┌──

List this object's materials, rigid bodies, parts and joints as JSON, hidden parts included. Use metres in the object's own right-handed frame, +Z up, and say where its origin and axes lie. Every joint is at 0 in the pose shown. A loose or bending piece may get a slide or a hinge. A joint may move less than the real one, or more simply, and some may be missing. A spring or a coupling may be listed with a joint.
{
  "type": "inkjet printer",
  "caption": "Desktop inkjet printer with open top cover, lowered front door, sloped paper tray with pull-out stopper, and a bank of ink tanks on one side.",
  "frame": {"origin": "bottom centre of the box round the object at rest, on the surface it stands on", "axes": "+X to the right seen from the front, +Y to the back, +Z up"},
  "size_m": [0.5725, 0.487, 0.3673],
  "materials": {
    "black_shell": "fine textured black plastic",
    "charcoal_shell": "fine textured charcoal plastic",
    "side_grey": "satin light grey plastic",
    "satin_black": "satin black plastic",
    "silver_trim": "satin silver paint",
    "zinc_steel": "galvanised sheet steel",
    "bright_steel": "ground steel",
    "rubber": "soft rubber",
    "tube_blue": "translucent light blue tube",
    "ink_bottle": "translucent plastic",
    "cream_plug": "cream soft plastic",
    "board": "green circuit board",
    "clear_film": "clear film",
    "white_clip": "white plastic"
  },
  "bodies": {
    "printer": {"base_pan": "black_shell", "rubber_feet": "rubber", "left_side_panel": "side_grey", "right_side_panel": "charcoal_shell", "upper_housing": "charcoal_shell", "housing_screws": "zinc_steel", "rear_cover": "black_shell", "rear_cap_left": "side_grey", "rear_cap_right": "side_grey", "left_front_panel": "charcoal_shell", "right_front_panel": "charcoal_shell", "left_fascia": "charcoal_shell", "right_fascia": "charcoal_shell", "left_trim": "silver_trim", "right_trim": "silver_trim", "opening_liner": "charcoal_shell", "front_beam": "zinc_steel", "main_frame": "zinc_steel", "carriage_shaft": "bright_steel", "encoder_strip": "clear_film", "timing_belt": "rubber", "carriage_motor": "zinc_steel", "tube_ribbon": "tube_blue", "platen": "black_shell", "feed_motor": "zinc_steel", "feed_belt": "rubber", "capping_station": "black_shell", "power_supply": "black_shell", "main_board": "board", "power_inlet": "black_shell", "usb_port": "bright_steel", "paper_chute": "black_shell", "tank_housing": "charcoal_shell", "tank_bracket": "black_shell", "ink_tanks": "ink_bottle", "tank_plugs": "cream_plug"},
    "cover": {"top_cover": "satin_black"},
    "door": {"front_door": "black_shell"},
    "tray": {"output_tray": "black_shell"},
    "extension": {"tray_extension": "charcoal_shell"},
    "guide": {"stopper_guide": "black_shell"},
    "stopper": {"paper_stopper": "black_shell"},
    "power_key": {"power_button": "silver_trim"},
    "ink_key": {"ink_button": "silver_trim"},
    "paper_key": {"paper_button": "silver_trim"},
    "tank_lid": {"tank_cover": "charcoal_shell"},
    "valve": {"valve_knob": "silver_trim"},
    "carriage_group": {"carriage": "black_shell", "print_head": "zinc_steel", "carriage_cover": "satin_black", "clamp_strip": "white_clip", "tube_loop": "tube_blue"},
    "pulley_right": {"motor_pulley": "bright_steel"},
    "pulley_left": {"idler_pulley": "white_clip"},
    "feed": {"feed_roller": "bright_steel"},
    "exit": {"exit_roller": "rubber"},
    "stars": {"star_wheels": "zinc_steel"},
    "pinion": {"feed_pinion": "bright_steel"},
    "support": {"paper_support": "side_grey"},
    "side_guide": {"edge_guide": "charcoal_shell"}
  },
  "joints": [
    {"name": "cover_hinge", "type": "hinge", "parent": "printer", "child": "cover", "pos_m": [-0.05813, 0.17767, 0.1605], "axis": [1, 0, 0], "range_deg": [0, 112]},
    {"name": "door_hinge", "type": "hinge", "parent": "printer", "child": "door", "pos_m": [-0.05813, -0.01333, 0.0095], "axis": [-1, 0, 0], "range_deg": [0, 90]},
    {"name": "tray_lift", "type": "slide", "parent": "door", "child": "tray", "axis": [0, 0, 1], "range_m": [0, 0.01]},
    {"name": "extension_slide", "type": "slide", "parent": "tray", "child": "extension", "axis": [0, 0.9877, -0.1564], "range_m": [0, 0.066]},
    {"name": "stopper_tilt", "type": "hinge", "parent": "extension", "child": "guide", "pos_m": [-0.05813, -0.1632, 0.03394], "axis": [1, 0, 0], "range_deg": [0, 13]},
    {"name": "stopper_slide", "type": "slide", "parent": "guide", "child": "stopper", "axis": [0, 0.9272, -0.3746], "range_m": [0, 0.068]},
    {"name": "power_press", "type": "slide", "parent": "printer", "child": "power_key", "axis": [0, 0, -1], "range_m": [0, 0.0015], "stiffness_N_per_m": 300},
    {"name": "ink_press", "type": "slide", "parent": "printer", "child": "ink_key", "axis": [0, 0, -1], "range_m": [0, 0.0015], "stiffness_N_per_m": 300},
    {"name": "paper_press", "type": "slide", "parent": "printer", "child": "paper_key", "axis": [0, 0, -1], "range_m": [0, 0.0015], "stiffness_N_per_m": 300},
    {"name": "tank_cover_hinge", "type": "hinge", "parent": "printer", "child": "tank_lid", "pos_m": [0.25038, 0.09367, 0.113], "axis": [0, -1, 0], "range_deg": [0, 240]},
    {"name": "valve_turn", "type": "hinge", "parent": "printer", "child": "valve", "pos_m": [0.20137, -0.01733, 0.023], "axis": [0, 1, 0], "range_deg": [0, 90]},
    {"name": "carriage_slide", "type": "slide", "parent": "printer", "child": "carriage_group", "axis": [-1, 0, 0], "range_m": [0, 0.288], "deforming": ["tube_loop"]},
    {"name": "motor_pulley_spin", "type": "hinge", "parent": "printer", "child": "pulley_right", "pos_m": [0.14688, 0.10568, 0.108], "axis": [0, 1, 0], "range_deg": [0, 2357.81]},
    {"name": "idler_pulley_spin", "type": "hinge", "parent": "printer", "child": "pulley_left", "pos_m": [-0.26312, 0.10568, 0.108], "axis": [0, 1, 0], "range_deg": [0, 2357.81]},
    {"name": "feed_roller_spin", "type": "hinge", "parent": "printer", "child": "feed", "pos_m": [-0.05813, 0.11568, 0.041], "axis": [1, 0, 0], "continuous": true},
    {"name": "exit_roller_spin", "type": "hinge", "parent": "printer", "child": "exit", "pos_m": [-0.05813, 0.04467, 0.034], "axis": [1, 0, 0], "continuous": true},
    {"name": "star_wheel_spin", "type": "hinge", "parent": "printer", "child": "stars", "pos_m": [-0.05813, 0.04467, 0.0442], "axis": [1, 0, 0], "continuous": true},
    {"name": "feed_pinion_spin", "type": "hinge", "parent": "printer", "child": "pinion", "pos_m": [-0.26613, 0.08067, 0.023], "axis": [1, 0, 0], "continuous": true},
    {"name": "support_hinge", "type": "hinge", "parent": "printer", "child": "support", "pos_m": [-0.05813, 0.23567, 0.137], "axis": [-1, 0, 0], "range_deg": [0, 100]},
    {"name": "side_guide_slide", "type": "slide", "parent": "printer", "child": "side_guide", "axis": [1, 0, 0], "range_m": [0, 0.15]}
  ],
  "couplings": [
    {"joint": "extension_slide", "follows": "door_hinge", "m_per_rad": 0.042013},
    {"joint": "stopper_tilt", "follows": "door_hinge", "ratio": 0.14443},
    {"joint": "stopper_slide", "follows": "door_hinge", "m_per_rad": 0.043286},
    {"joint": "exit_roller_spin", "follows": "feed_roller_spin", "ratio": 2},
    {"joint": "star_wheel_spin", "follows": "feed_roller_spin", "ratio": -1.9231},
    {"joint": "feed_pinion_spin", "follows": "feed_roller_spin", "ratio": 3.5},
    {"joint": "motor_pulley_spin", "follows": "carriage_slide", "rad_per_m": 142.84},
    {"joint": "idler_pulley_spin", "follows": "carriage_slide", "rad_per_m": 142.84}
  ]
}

└──
┌──

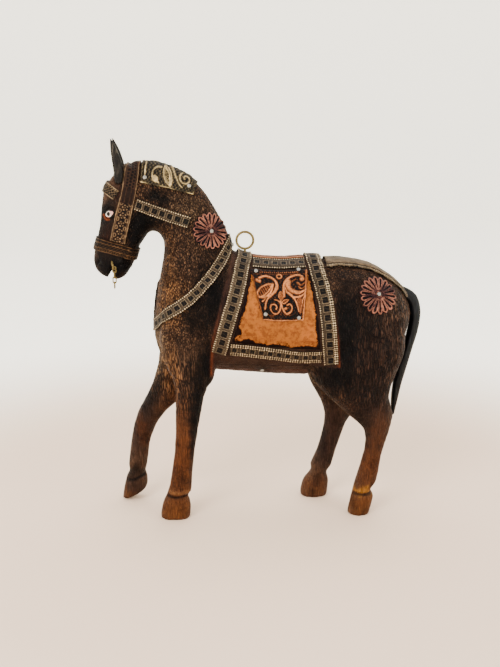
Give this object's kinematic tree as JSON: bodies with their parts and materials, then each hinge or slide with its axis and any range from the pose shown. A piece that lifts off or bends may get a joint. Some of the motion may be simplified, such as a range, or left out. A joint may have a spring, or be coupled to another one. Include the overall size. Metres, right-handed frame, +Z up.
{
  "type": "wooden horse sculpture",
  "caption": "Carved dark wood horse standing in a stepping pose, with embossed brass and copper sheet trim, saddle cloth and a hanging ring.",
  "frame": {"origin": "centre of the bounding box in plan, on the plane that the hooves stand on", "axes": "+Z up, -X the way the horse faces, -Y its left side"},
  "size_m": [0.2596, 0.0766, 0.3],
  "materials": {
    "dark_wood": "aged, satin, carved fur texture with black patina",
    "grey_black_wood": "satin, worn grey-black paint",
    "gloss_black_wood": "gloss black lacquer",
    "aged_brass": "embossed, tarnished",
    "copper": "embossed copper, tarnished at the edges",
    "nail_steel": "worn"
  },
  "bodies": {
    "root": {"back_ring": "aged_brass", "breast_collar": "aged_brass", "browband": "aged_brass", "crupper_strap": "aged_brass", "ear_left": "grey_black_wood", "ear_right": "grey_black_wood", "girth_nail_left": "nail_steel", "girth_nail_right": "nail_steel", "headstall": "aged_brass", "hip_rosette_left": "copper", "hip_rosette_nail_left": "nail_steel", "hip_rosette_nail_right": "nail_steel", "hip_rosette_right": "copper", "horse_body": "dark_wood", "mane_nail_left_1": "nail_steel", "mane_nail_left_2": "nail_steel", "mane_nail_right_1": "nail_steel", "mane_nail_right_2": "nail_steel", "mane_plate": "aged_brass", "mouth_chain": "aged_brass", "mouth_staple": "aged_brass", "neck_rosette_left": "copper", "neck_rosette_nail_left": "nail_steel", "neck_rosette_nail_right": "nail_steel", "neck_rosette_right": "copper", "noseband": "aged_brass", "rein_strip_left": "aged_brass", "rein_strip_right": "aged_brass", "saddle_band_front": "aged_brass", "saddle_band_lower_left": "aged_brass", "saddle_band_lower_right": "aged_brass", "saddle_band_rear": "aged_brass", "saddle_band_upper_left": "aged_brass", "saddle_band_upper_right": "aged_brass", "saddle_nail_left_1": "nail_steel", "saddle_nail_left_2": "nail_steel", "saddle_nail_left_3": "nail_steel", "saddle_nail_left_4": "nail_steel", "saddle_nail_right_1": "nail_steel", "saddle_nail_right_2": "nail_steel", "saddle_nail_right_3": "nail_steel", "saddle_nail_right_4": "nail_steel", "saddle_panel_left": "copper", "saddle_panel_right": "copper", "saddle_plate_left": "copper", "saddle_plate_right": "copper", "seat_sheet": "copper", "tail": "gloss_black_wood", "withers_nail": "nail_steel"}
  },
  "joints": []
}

└──

■ **Problem to solve**
Select every line of the material above holding the word "pose" and copy it.

■ **Answer in full**
List this object's materials, rigid bodies, parts and joints as JSON, hidden parts included. Use metres in the object's own right-handed frame, +Z up, and say where its origin and axes lie. Every joint is at 0 in the pose shown. A loose or bending piece may get a slide or a hinge. A joint may move less than the real one, or more simply, and some may be missing. A spring or a coupling may be listed with a joint.
Give this object's kinematic tree as JSON: bodies with their parts and materials, then each hinge or slide with its axis and any range from the pose shown. A piece that lifts off or bends may get a joint. Some of the motion may be simplified, such as a range, or left out. A joint may have a spring, or be coupled to another one. Include the overall size. Metres, right-handed frame, +Z up.
  "caption": "Carved dark wood horse standing in a stepping pose, with embossed brass and copper sheet trim, saddle cloth and a hanging ring.",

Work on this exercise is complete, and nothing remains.